The penalty payable under this subsection with respect to any determination
shall not exceed one-half of the amount of the deduction allowed by section
859(a), or 860(a) after December 31, 1978, of the Internal Revenue Code for
such taxable year[.];
(2) A taxpayer shall make an affirmative election for income to be taxed as a real estate investment trust, and as a requirement of that election, shall provide pertinent data as may be required by the department of business, economic development, and tourism solely for the purposes of producing any report mandated by the legislature. Failure to meet the requirements of this subsection shall invalidate the election to be taxed as a real estate investment trust. The information at a minimum shall include:
(A) The total number of investors in the real estate investment trust and the total amount of dividends paid to its investors;
(B) The number of Hawaii taxpayers who are direct investors in the real estate trust and the total amount of dividends paid to those investors; and
(C) Whether the real estate investment trust is a captive real estate investment trust. For purposes of this paragraph, a "captive real estate investment trust" means a real estate investment trust that is not regularly traded on an established securities market, and where fifty per cent or more of the voting stock is owned or controlled, directly or indirectly, by a single entity treated as an association taxable as a corporation under the Internal Revenue Code that is not exempt from the federal income tax and is itself not a real estate investment trust; and
(3) Notwithstanding any other law to the contrary, the department may share the name and taxpayer identification number of a taxpayer who has elected to be taxed in accordance with this subsection with the department of business, economic development, and tourism, solely for the purpose of determining whether the taxpayer has complied with this subsection. Any tax information submitted in compliance with this subsection shall be treated and afforded with the same confidentiality as a return filed under section 235-116."

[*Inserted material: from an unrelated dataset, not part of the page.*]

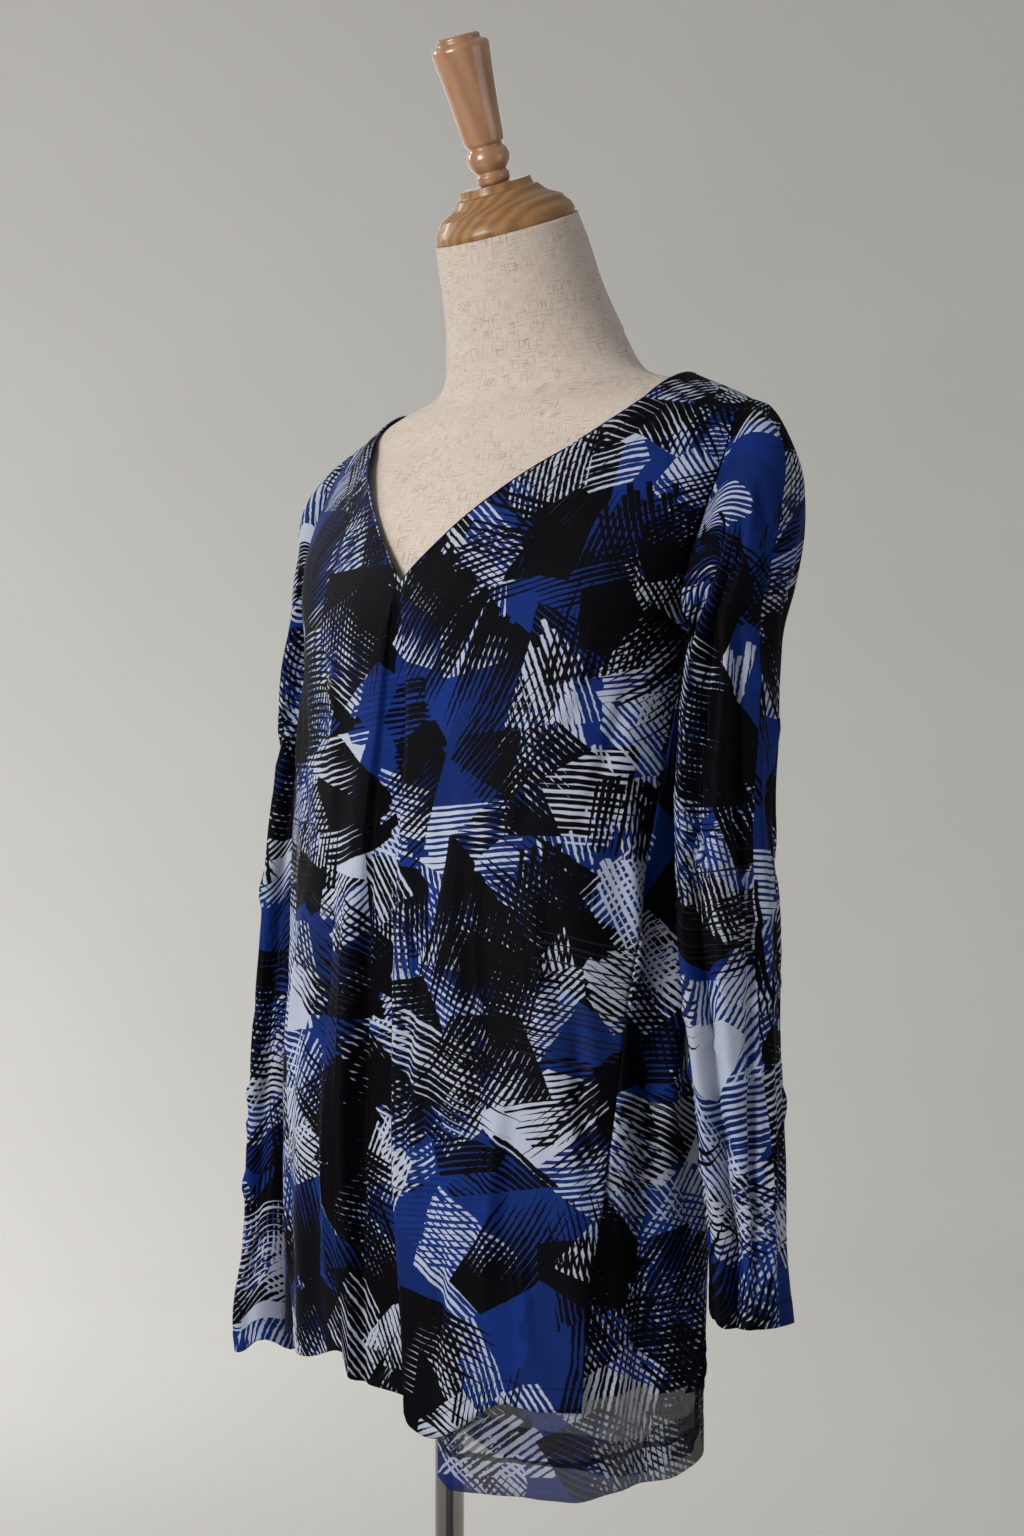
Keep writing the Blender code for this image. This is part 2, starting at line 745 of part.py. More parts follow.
def sleeve_ring_point(turn, length_share, side):
    # turn in degrees round the sleeve: 0 outside, 90 front, 180 inside, 270 back.
    table = [
        (k / (len(SLEEVE_RINGS) - 1), *row) for k, row in enumerate(SLEEVE_RINGS)
    ]
    left_z, right_z, x, left_y, right_y, half_x, half_y, tilt = smooth_read(
        table, length_share
    )
    height = left_z if side > 0 else right_z
    y = left_y if side > 0 else right_y
    cut = 0.0
    for at, half_width, depth, full, ends in SLEEVE_FOLDS:
        away = abs((turn - at + 180.0) % 360.0 - 180.0)
        if away < half_width:
            bell = 0.5 + 0.5 * math.cos(math.pi * away / half_width)
            grow = smooth_step(length_share / full)
            fade = SLEEVE_FOLD_FADE * smooth_step((length_share - ends) / SLEEVE_FOLD_TAIL + 1.0)
            cut += depth * bell * grow * (1.0 - fade)
    angle = math.radians(turn)
    out = math.cos(angle) * half_x
    front = math.sin(angle) * half_y
    radial = Vector((math.cos(angle), math.sin(angle), 0.0))
    out += radial.x * cut
    front += radial.y * cut
    standing = math.radians(tilt)
    return Vector((
        side * (x + out * math.cos(standing)),
        y - front,
        height + out * math.sin(standing) + cuff_lift(turn, length_share, side),
    ))


def cuff_lift(turn, length_share, side):
    total = 0.0
    for lifted_side, at, half_width, lift in CUFF_LIFTS:
        away = abs((turn - at + 180.0) % 360.0 - 180.0)
        if lifted_side == side and away < half_width:
            bell = 0.5 + 0.5 * math.cos(math.pi * away / half_width)
            total += lift * bell * smooth_step((length_share - CUFF_LIFT_FROM) / (1.0 - CUFF_LIFT_FROM))
    return total


def build_sleeve(name, side, material):
    edge = armhole_loop(side)
    ways = leaving_ways(edge)
    columns = len(edge)
    points = []
    seam_ways = {}
    for k, (point, away, outward, _) in enumerate(edge):
        flush = flush_share(away)
        seam_ways[k] = (outward * flush - away * (1.0 - flush)).normalized()
        points.append(point + away * SLEEVE_SEAM_GAP)
    for r in range(1, SLEEVE_ROW_STEPS + 1):
        length_share = (r - 1) / (SLEEVE_ROW_STEPS - 1)
        weight = smooth_step(r / SLEEVE_BLEND_ROWS)
        for (point, _, _, round_share), way in zip(edge, ways):
            free = sleeve_ring_point(360.0 * round_share, length_share, side)
            leave = point + way * (SLEEVE_LEAVE_STEP * r)
            points.append(leave.lerp(free, weight))
    faces = []
    for r in range(SLEEVE_ROW_STEPS):
        for k in range(columns):
            following = (k + 1) % columns
            corners = [
                r * columns + k,
                r * columns + following,
                (r + 1) * columns + following,
                (r + 1) * columns + k,
            ]
            faces.append(corners if side > 0 else corners[::-1])
    return cloth_object(name, points, faces, seam_ways, material)


def build_form(material):
    points = []
    for middle_y, height, half_width, half_depth, power, tilt in FORM_RINGS:
        lean = math.radians(tilt)
        for k in range(FORM_SEGMENTS):
            turn = 2.0 * math.pi * k / FORM_SEGMENTS
            x = half_width * signed_power(math.sin(turn), 2.0 / power)
            forward = half_depth * signed_power(math.cos(turn), 2.0 / power)
            points.append((
                x,
                middle_y - forward * math.cos(lean),
                height - forward * math.sin(lean),
            ))
    return ring_solid("dress_form", points, FORM_SEGMENTS, material)


def ring_solid(name, points, count, material):
    # A closed solid through level rings, from the bottom up.
    rings = len(points) // count
    faces = [list(range(count))[::-1]]
    for r in range(rings - 1):
        for k in range(count):
            following = (k + 1) % count
            faces.append([
                r * count + k,
                r * count + following,
                (r + 1) * count + following,
                (r + 1) * count + k,
            ])
    faces.append(list(range((rings - 1) * count, rings * count)))
    return add_solid(name, points, faces, material)


def turned_solid(name, profile, segments, material, place):
    points = []
    for radius, height in profile:
        for k in range(segments):
            turn = 2.0 * math.pi * k / segments
            points.append((radius * math.sin(turn), -radius * math.cos(turn), height))
    solid = ring_solid(name, points, segments, material)
    solid.matrix_world = place
    return solid


def build_stand(linen, cap_wood, finial_wood, chrome, base_metal):
    form = build_form(linen)
    lean = Matrix.Rotation(math.radians(NECK_LEAN_DEG), 4, "X")
    seat = Matrix.Translation(CAP_SEAT)
    lift = Matrix.Translation((0.0, 0.0, SEAM_GAP))
    turned_solid("neck_cap", CAP_PROFILE, TURNED_SEGMENTS, cap_wood, seat @ lean @ lift)
    on_cap = Matrix.Translation((0.0, 0.0, CAP_PROFILE[-1][1] + 2.0 * SEAM_GAP))
    turned_solid("finial", FINIAL_PROFILE, TURNED_SEGMENTS, finial_wood, seat @ lean @ on_cap)
    base_top = BASE_PROFILE[-1][1]
    form_bottom = FORM_RINGS[0][1]
    pole_profile = (
        (POLE_RADIUS, base_top + SEAM_GAP),
        (POLE_RADIUS, form_bottom - COLLAR_HEIGHT - COLLAR_TAPER),
        (COLLAR_RADIUS, form_bottom - COLLAR_HEIGHT),
        (COLLAR_RADIUS, form_bottom - SEAM_GAP),
    )
    turned_solid("pole", pole_profile, TURNED_SEGMENTS, chrome, Matrix.Identity(4))
    turned_solid("base", BASE_PROFILE, BASE_SEGMENTS, base_metal, Matrix.Identity(4))
    return form


def main():
    remove_everything()
    cloth = make_material("printed_mesh", (0.011, 0.034, 0.24), 0.75)
    linen = make_material("linen", (0.67, 0.60, 0.49), 0.9)
    cap_wood = make_material("oak", (0.55, 0.31, 0.12), 0.42)
    finial_wood = make_material("turned_wood", (0.50, 0.24, 0.12), 0.3)
    chrome = make_material("chrome", (0.72, 0.72, 0.72), 0.12, 1.0)
    base_metal = make_material("base_metal", (0.55, 0.55, 0.55), 0.25, 1.0)
    build_stand(linen, cap_wood, finial_wood, chrome, base_metal)
    build_panel("blouse_front", False, cloth)
    build_panel("blouse_back", True, cloth)
    build_sleeve("sleeve_left", 1, cloth)
    build_sleeve("sleeve_right", -1, cloth)


main()
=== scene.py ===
import bisect
import math

import bpy
from mathutils import Matrix, Vector, noise


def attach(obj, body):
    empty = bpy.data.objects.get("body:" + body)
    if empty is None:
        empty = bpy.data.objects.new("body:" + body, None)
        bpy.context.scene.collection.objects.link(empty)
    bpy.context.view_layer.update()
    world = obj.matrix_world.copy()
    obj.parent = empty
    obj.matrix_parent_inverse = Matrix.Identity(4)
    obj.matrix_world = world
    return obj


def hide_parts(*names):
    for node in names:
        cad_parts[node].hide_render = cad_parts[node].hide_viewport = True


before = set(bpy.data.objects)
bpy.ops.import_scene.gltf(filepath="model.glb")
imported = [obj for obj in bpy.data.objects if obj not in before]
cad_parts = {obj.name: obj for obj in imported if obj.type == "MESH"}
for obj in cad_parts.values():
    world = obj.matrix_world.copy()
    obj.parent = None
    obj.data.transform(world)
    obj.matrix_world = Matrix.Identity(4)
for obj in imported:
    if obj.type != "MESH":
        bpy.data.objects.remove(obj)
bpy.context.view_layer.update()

# Cloth
VISIBLE_WALL = 0.0007
SEAM_GAP = 0.0003
SLEEVE_SEAM_GAP = 0.0005

# Heights above the floor
UNDERARM_HEIGHT = 1.235
RIDGE_HEIGHT_AT_CENTRE = 1.4655
SHOULDER_SLOPE = 0.41
RIDGE_Y = 0.093
RIDGE_ROUND = 0.020

# Length of cloth that one level measures near the forward shoulder seam
SHOULDER_RISE = 0.120

# How round the upper front and the upper back turn over to the shoulder ridge
FRONT_ROUNDNESS = 1.5
BACK_ROUNDNESS = 2.3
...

SECTION 2. (a) The department of business, economic development, and tourism, with the assistance of the department of taxation, shall study the impact of real estate investment trusts in Hawaii and the possible effect of repealing the dividends paid deduction for real estate investment trusts. The study shall address the following:
(1) The total number of real estate investment trusts that operate in Hawaii;
(2) Of that total in paragraph (1), the number that are Hawaii-based;
(3) The number of Hawaii taxpayers who are investors in real estate investment trusts that operate in Hawaii;
(4) The number of Hawaii taxpayers who are investors in Hawaii-based real estate investment trusts that operate in Hawaii;
(5) A breakdown of Hawaii taxpayers who are investors in Hawaii-based real estate investment trusts that operate in Hawaii, by filing status and income;
(6) The direct and indirect impacts of real estate investment trusts on the Hawaii economy, especially in real estate development and operation;
(7) A comprehensive examination of captive real estate investment trusts for companies operating in Hawaii;
(8) An examination of the argument that real estate investment trusts provide opportunities for small investors to pool funds with others and invest in real estate developments, similar to investments through mutual funds invested in company stocks;
(9) An examination of the possible transfer pricing if the dividend paid income tax deduction for real estate investment trusts is repealed;
(10) An examination of the equity and efficiency of the dividends paid income tax deduction for real estate investment trusts;
(11) The projected tax revenue impact to the State if the dividends paid income tax deduction for real estate investment trusts is repealed;
(12) The impact on the real estate development market and capacity if the dividends paid income tax deduction for real estate investment trusts is repealed; and
(13) The impact on the economy of the State if the dividends paid income tax deduction for real estate investment trusts is repealed.
(b) The department of business, economic development, and tourism shall submit its findings and recommendations, including any proposed legislation, to the legislature not later than twenty days prior to the convening of the regular session of 2016.
SECTION 3. There is appropriated out of the general revenues of the State of Hawaii the sum of $ or so much thereof as may be necessary for fiscal year 2015-2016 for the study on real estate investment trusts required under section 2 of this Act.
The sum appropriated shall be expended by the department of business, economic development, and tourism for the purposes of this Act.
SECTION 4. Statutory material to be repealed is bracketed and stricken. New statutory material is underscored.
SECTION 5. This Act shall take effect on July 1, 2030; provided that section 3 shall take effect on July 1, 2015.
Report Title:
Real Estate Investment Trusts; Dividends Paid Deduction; Income Tax; DBEDT Study; Appropriations
Description:
Requires, and appropriates funds for, DBEDT to study the impact of real estate investment trusts. Requires a real estate investment trust to make an affirmative election to be taxed as a real estate investment trust and provide certain data as may be required by DBEDT for any report mandated by the Legislature. (SB118 HD2)
The summary description of legislation appearing on this page is for informational purposes only and is not legislation or evidence of legislative intent.